Single-Stage Boost-Integrated Full-Bridge Converter With Simultaneous MPPT, Wide DC Motor Speed Range, and Current Ripple Reduction

Abstract

This paper presents a new approach to controlling and optimizing a single-stage boost-integrated full-bridge dc-dc converter for a stand-alone photovoltaic-battery-powered dc motor system by combining pulse-frequency modulation (PFM), pulsewidth modulation (PWM), and phase angle shift (PAS). Unlike most of the existing multiport dc-dc converters, which aim at regulating the output voltage (first- or second-quadrant operation), the dc motor load requires both voltage and current reversals (four-quadrant operation). The converter is able to perform three tasks simultaneously: maximum power point tracking (MPPT), battery charging/discharging, and driving the dc motor at variable speeds including bidirectional and stall motions.

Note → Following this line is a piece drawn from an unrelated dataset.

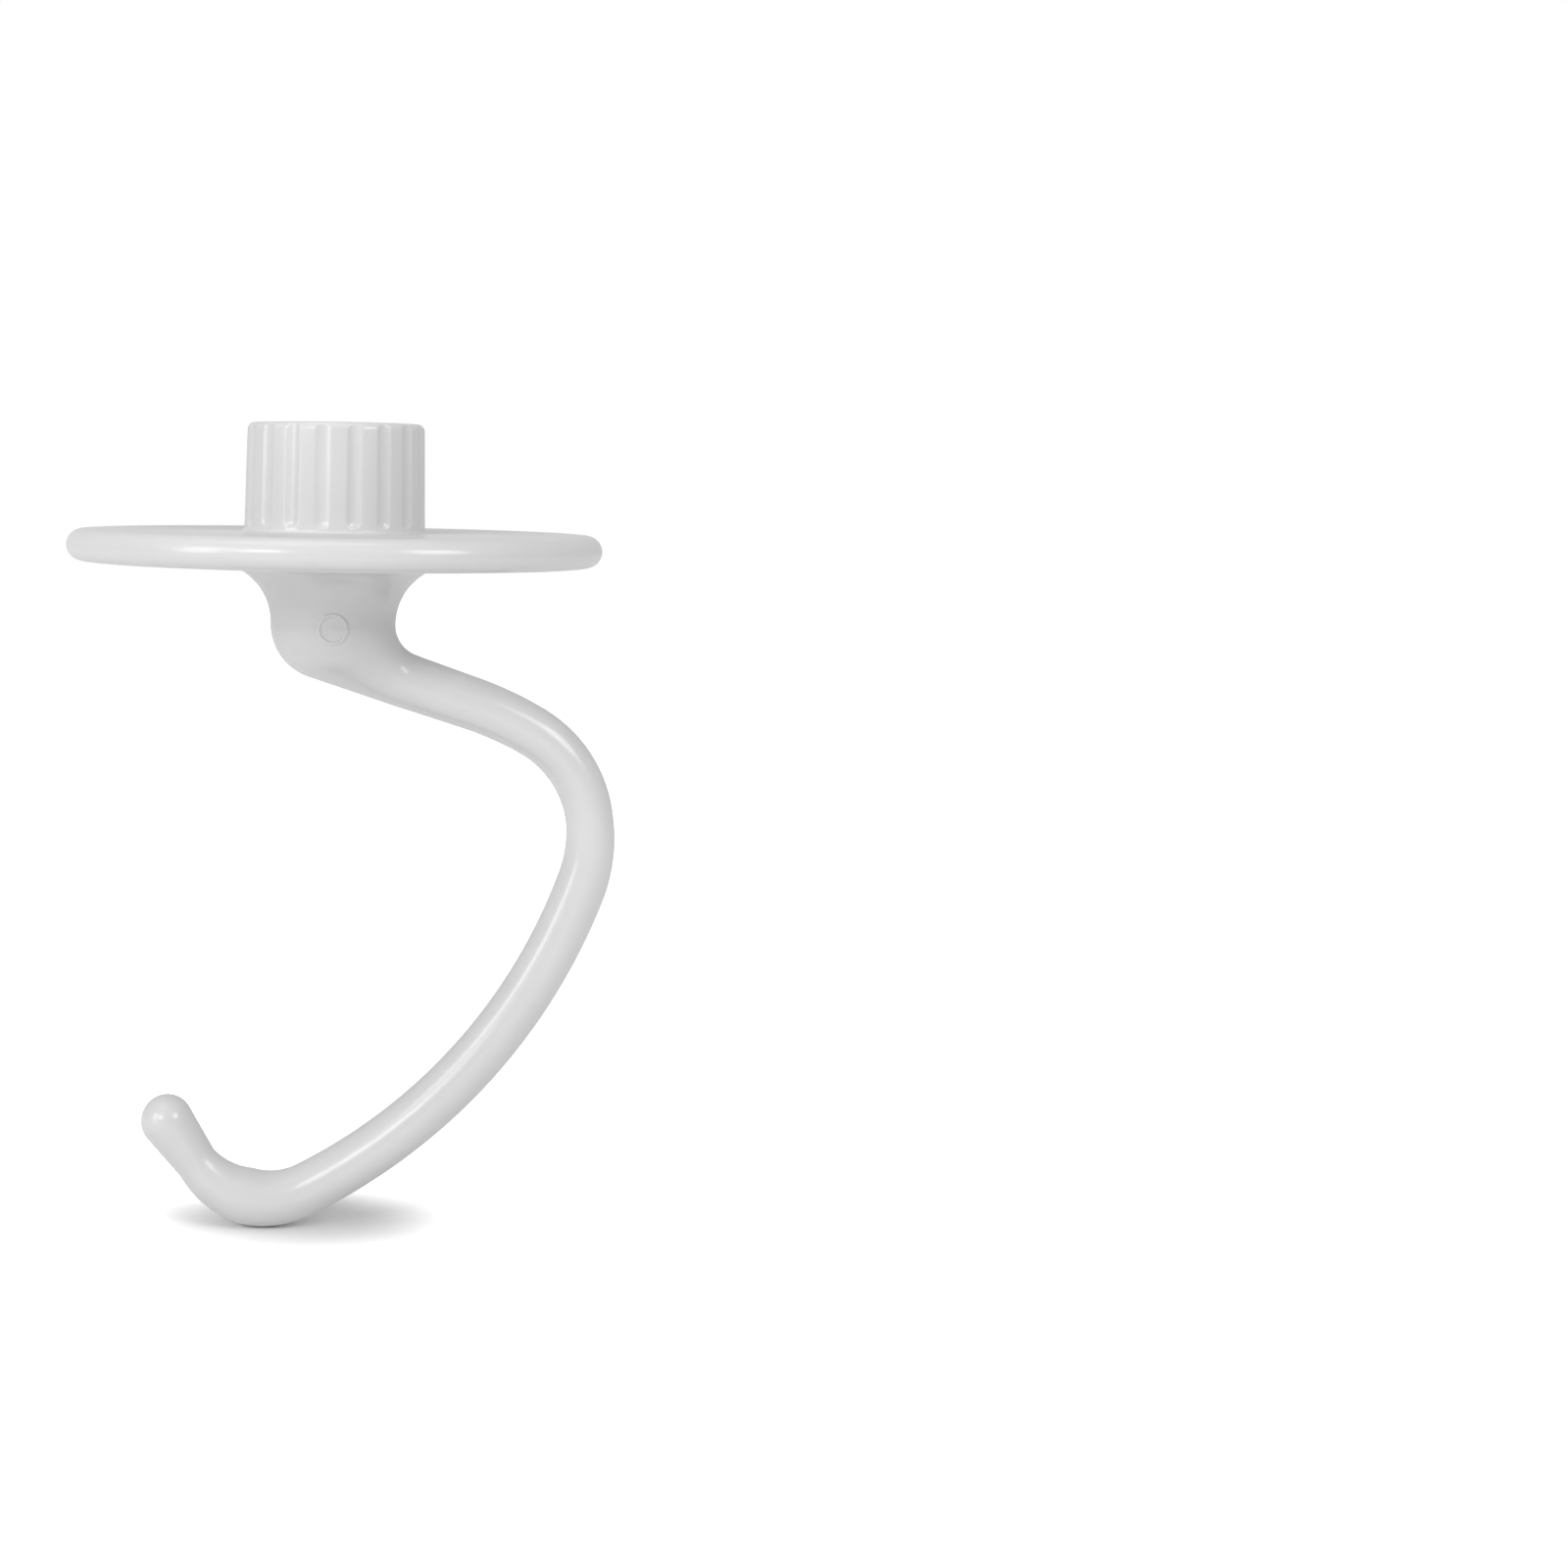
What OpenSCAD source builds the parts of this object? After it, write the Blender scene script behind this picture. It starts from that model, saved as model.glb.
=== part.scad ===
// Dough hook for a stand mixer: one die-cast body with a hard white coat.
// The origin is the centre of the hub's open end, on the axis of the bore.
// +Z is up along the bore, the hook hangs below in the XZ plane,
// and its arm leaves the neck towards +X.

/* [Hub] */
// Diameter of the hub where it meets the disc
hub_d = 37.1; // [34:0.1:44]
// Height of the hub above the disc
hub_h = 22.2; // [21:0.1:32]
// Lean of the hub's wall, in degrees, so that the casting leaves its mould
hub_draft = 0.9; // [0.2:0.1:1.5]
// Rounding of the hub's top edge
hub_edge_r = 1.5; // [0.5:0.1:2]
// Fillet between the hub and the disc
hub_fillet_r = 0.6; // [0.3:0.1:1]

/* [Flutes] */
// Number of grip flutes round the hub
flute_count = 18; // [10:1:20]
// Width of a flute at the hub's surface
flute_w = 3; // [2:0.1:4]
// Depth of a flute
flute_depth = 0.5; // [0.3:0.05:0.8]
// Height of the flutes' rounded feet above the disc
flute_foot_h = 0.9; // [0.8:0.1:3]
// Turn of the first flute from the front, in degrees
flute_turn = 12; // [0:1:20]

/* [Drive socket] */
// Diameter of the mixer's drive shaft
shaft_d = 12.7; // [10:0.1:14]
// Gap left round the shaft
shaft_gap = 0.25; // [0.1:0.05:0.4]
// Depth of the blind bore
bore_depth = 30; // [26:0.5:34]
// Countersink round the mouth of the bore
mouth_chamfer = 0.8; // [0.4:0.1:1.2]
// Width of the slot that the shaft's cross pin runs in
pin_slot_w = 6.4; // [5:0.1:7]
// How far the pin reaches out of the shaft
pin_reach = 5; // [4:0.1:6]
// Height of the closed rim above the window in the hub's wall
rim_h = 2.5; // [2:0.1:4]
// Depth of the pin's resting track below the hub's open end
track_depth = 17; // [14.5:0.5:19.5]
// Turn that locks the pin under its ledge, in degrees
lock_turn = 28; // [20:1:40]
// Extra room all round the pin at the end of its track
seat_play = 0.15; // [0.1:0.05:0.4]
// Turn of the keyway from the front, in degrees
slot_turn = 180; // [150:1:210]

/* [Disc] */
// Diameter of the disc that keeps dough off the shaft
disc_d = 109.5; // [90:0.5:130]
// Thickness of the disc, which is also the diameter of its round rim
disc_t = 6.4; // [3:0.1:7]

/* [Neck] */
// Diameter of the neck at its waist
neck_d = 25.7; // [23:0.1:30]
// Fillet from the underside of the disc down to the waist
neck_fillet_r = 12.5; // [8:0.5:16]
// Inner radius of the crook where the arm leaves the neck
crook_r = 6.5; // [5:0.5:10]
// Slope of the arm below the horizontal as it leaves the neck, in degrees
arm_slope = 18; // [12:0.1:30]

/* [Arm] */
// Length of the straight run after the neck
run_l = 13.5; // [8:0.5:24]
// Radius of the first, slow bend
lead_r = 70; // [40:1:100]
// Turn of the first bend, in degrees
lead_turn = 11.5; // [4:0.5:14]
// Radius of the elbow at the far side
elbow_r = 24; // [18:0.5:36]
// Turn of the elbow, in degrees
elbow_turn = 54; // [50:0.5:66]
// Radius of the bend below the elbow
side_r = 29.5; // [22:0.5:50]
// Turn of the bend below the elbow, in degrees
side_turn = 26.5; // [16:0.5:30]
// Radius of the long sweep back under the neck
sweep_r = 115; // [90:1:150]
// Turn of the long sweep, in degrees
sweep_turn = 43; // [34:0.5:48]
// Radius of the toe
toe_r = 17.5; // [14:0.5:26]
// Turn of the toe, in degrees
toe_turn = 80.5; // [60:0.5:95]
// Length of the straight run from the toe to the round tip
tip_l = 10.5; // [4:0.5:16]

/* [Arm thickness] */
// Thickness of the arm at its root
root_d = 11.4; // [9:0.1:13]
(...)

To achieve these control objectives, the boost inductor and the motor inductance operate in different modes such that PFM and PWM can be used to achieve MPPT and a wide motor voltage range, respectively. By properly adjusting the PAS of the duty cycles, the capacitor and battery rms current value can be reduced, while the operation of the converter remains unchanged, hence improving the conversion efficiency. Experimental results of a 26-W laboratory prototype converter confirmed the proposed design and operation and the efficiency improvement by 2-6%.